Malheureusement personne n’aurait pu deviner tout le caca économique qu’allait causer la première Guerre mondiale. Le premier ministre Robert Borden, réélu en 1917, prend le Canadian Northern sous l’aile du gouvernement en même temps qu’une dizaine d’autres sans toutefois les fusionner, ce qui se produit néanmoins en juin 1919 lorsque le Canadien National est officiellement créé. C’est alors que le mot «Northern» est enlevé de la façade de la gare pour être remplacé par «National». Histoire de se situer peut-être un peu mieux, voici une autre photo de l’endroit mais prise du haut des airs.

(Photo: Archives de la Ville de Montréal)

Voyons voir; en bas à gauche y’a l’édifice de la Sun Life alors en pleine construction. On peut voir aussi la cathédrale Marie-Reine-du-Monde mais qui à l’époque se nomme, comme je l'avais mentionné plus haut, St-Jacques. C’est le cardinal Léger qui va la renommer Marie-Reine-du-Monde en 1955, renouant ainsi avec les origines mariales de Montréal qui au départ portait le nom de Ville-Marie. On voit aussi évidemment la gare centrale et, tout juste derrière, le bâtiment de la compagnie King’s Express. La gare centrale sera subséquemment remplacée par un autre bâtiment de facture plus moderne en 1943 et qui est encore empruntée de nos jours. Architecturalement elle est assez similaire à son apparence d'origine. D’ailleurs à l’intérieur il se trouve une plaque en l’honneur d’Henry Wicksteed, l’ingénieur qui a pondu tout le plan du tunnel.

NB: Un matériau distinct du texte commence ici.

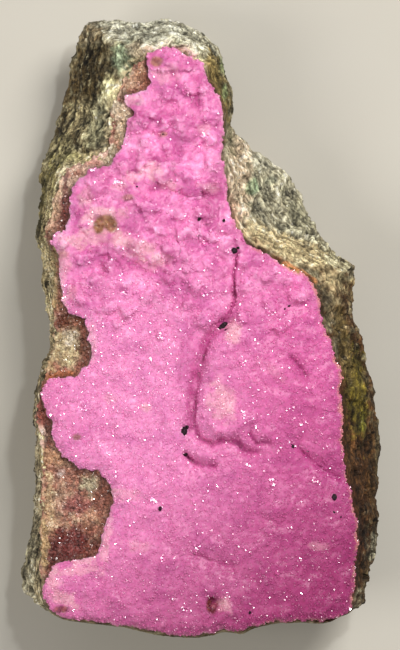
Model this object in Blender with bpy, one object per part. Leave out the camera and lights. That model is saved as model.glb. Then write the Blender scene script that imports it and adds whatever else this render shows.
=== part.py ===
"""Cobaltoan dolomite on its host rock, lying on its broken back.

A slab of grey-green, finely layered rock carries a thin layer of rusty brown druse along its
left side, and over both lies the pink crust of cobaltoan dolomite.
The crystal face looks up (+Z), the narrow end points to +Y, and the slab rests on z = 0.
Outlines and heights are in millimetres, seen from above, and become metres when a mesh is made.
"""

import math
import random

import bpy
import numpy as np
from mathutils import Vector, noise
from mathutils.geometry import delaunay_2d_cdt

MM = 0.001
GAP = 0.3  # between two pieces that lie on each other

FACE_HEIGHT = 29.5  # top of the rock under the middle of the crust
CRUST_RISE = 3.0  # top of the pink crust above the rock
DRUSE_RISE = 1.5  # top of the brown druse above the rock
LEAST_CRUST = 0.6  # thickness left at the bottom of a pit
EDGE_WIDTH = 2.2  # over this width a layer thins towards its broken edge

OUTLINE_STEP = 2.6
CRUST_STEP = 2.1
BARE_ROCK_SPACING = 2.35
HIDDEN_SPACING = 7.0
LUMP_PITCH = 3.3  # from one small lump of the crust to the next
LUMP_RISE = 0.85
CRYSTAL_REACH = (1.4, 2.8)  # half the long diagonal of a blocky crystal's foot
CRYSTAL_RISE = (0.34, 0.62)  # height of such a crystal for each millimetre of its reach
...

La tranchée quant à elle sera comblée par la construction de la place Ville-Marie. À peu de choses près, mis à part la cathédrale, le square Dorchester, la place du Canada, l’édifice de la Sun Life et le théâtre Loews (dont on voit le toit tout à fait en bas à gauche), tout le reste a été démoli. Voici une vue aérienne de l'endroit tel qu'il apparaît aujourd'hui.


En 1930 ce qui fait jaser c'est évidemment la crise économique. Au printemps des centaines de chômeurs se sont déplacés à l'hôtel de ville de Montréal pour réclamer du travail mais les policiers les attendent de pied ferme. Ça joue dur. Les femmes qui souhaitent devenir  un jour avocates sont peinées d'apprendre qu'un projet de loi qui pourrait leur permettre d'adhérer au Barreau a été formellement rejeté par l'Assemblée législative. Alors que les Canadiens de Montréal ont gagné leur 3è coupe Stanley, les gens de la ville observent avec grand intérêt les travaux du pont du Havre qui s'achève au mois de mai. Le budget et l'échéancier ont été respectés. Puis en juillet Montréal reçoit le fameux dirigeable R100, un événement que l'on n'oubliera pas de sitôt!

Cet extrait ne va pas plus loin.